9 Don’t just push lights and darks
The basic space is reading okay, so it’s time to start adding detail and figuring out what some of the architecture will be. I also set the bottom of my value range. Once you have that ‘ floor’ you can reckon up in there. The opposite end of the value range is easy; the windows in the dome are always the top end. I figure that the paintings up on the walls would probably be the darkest dark. The local value is black and is receiving not much light, which means it will be dark. You can almost make an equation out of it. Local value x incident light x distance = value. As the distance goes up, value goes up too, depending on how much haze there is.
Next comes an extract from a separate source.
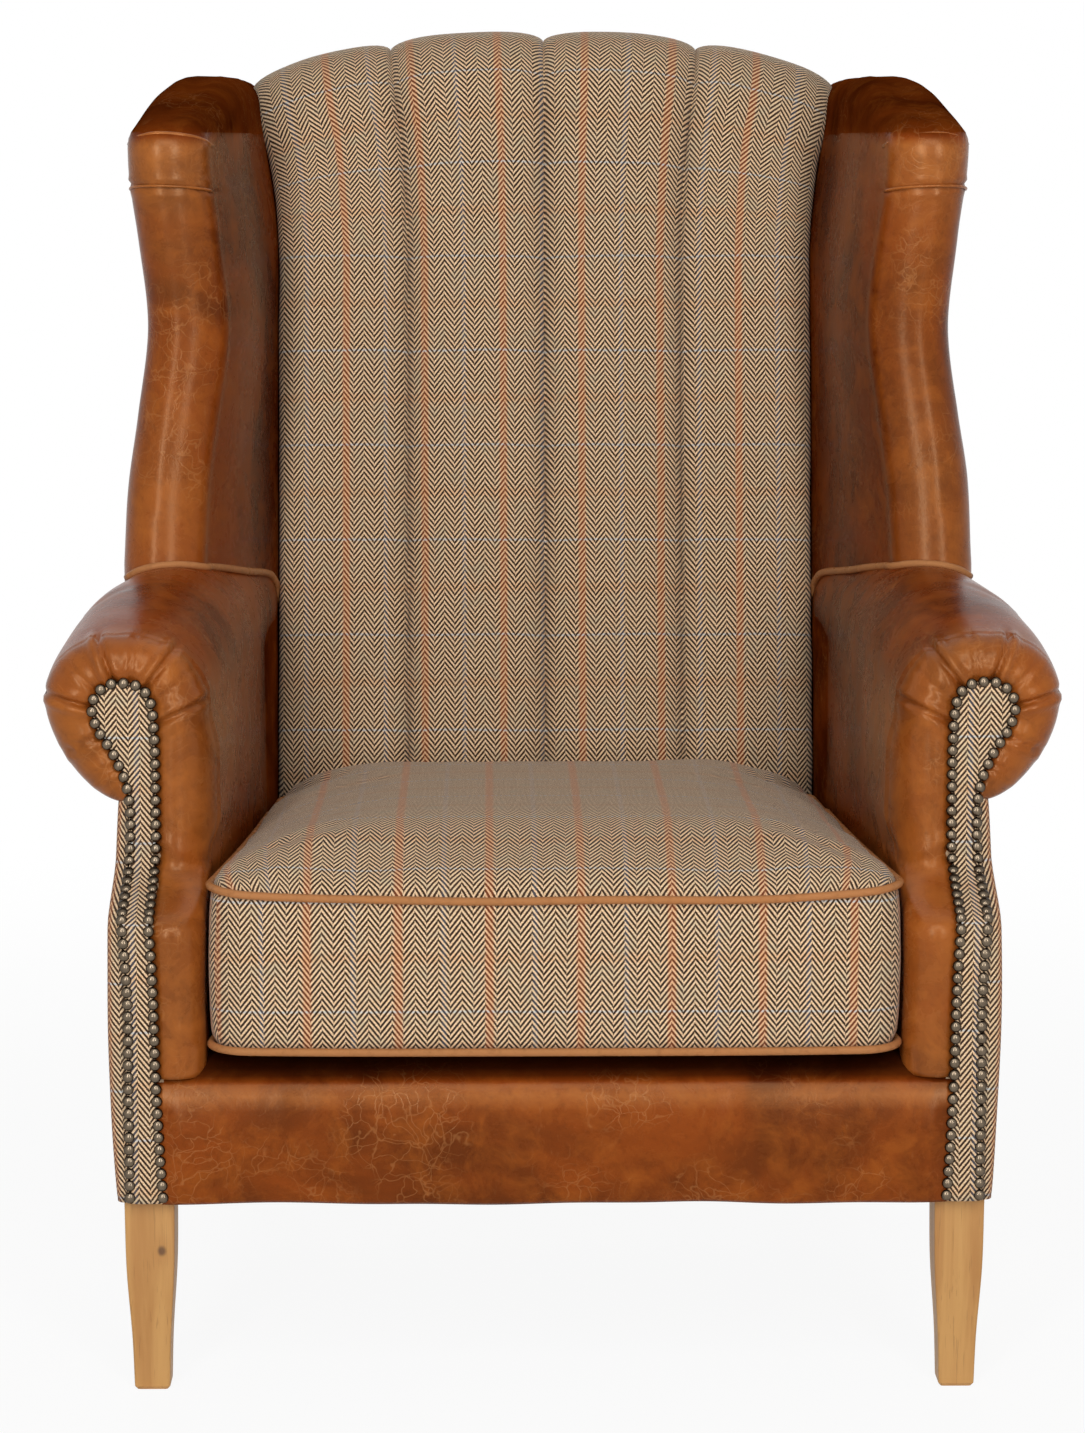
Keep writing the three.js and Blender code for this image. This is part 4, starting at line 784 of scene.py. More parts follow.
# %% [markdown]
# Every nail is a dome of pressed brass, dark in its groove and rubbed bright on its crown. One
# dome is made as half a sphere with a thin rim, then copied head to head along the facing's
# outline, up one edge, round the head and down the other.
# %% Nails
NAIL_PITCH = 10.0
NAIL_RADIUS, NAIL_FLATNESS, NAIL_RIM = 4.75, 0.62, 0.7


def nail_route():
    rows = facing_rows()
    outer_edge = [Vector((outer, y - 0.5, z)) for z, y, _, outer in rows]
    inner_edge = [Vector((inner, y - 0.5, z)) for z, y, inner, _ in rows[::-1]]
    return outer_edge + inner_edge


def spots_along(route, pitch, inset):
    lengths = lengths_along(route)
    count = round((lengths[-1] - 2 * inset) / pitch)
    for k in range(count + 1):
        want = lerp(inset, lengths[-1] - inset, k / count)
        yield Vector([np.interp(want, lengths, [p[axis] for p in route]) for axis in range(3)])


for side_name, side in SIDES.items():
    nails = bmesh.new()
    for spot in spots_along(nail_route(), NAIL_PITCH, 5.0):
        on_ledge = LEDGE_LOW + 2 < spot.z < LEDGE_TOP - 2
        tilt = Matrix.Rotation(math.radians(32 if on_ledge else 90), 4, "X")
        head = bmesh.ops.create_uvsphere(nails, u_segments=12, v_segments=8, radius=NAIL_RADIUS * MM)["verts"]
        bmesh.ops.delete(nails, geom=[v for v in head if v.co.z < -0.001 * MM], context="VERTS")
        head = [v for v in head if v.is_valid]
        bmesh.ops.scale(nails, vec=(1, 1, NAIL_FLATNESS), verts=head)
        rim = [e for e in {e for v in head for e in v.link_edges} if e.is_boundary]
        lip = bmesh.ops.extrude_edge_only(nails, edges=rim)["geom"]
        lip_verts = [g for g in lip if isinstance(g, bmesh.types.BMVert)]
        bmesh.ops.translate(nails, vec=(0, 0, -NAIL_RIM * MM), verts=lip_verts)
        whole = list(set(head + lip_verts))
        bmesh.ops.holes_fill(nails, edges=[e for e in {e for v in lip_verts for e in v.link_edges} if e.is_boundary])
        bmesh.ops.transform(nails, matrix=Matrix.Translation(spot * MM) @ tilt, verts=whole)
    row = piece(nails, f"nails_{side_name}", brass, [f"nail_row_{side_name}"], side=side).data
    brightened = row.attributes.new("wear_and_painted_light", "FLOAT", "POINT")
    brightened.data.foreach_set("value", [max(0.0, -v.normal.y - 0.45) * 1.5 for v in row.vertices])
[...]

In addition, notice that I’ve decrease the value range of the figures in the fountain. Some of the light values are very overstated. This is an easy trap to fall into if something isn’t reading: just push the lights and darks. Slow down, make better shapes and better drawings, and you’ll improve as an artist.
10 Polishing the scene
At this stage in the painting process I’m just adding detail and defining materials throughout the scene. I’m mostly doing this by dropping down in value.
11 Don’t trust your eyes
Sometimes it’s important to really measure the scale of things. The girl in the black dress was gigantic: I didn’t see this right away, and wasn’t even sure that it was true. But measuring things in perspective is always a good thing to do. This is especially true if there’s any type of wide-angle distortion or other unusual perspective, because your eye isn’t as reliable in such cases where the eye doesn’t have as much experience.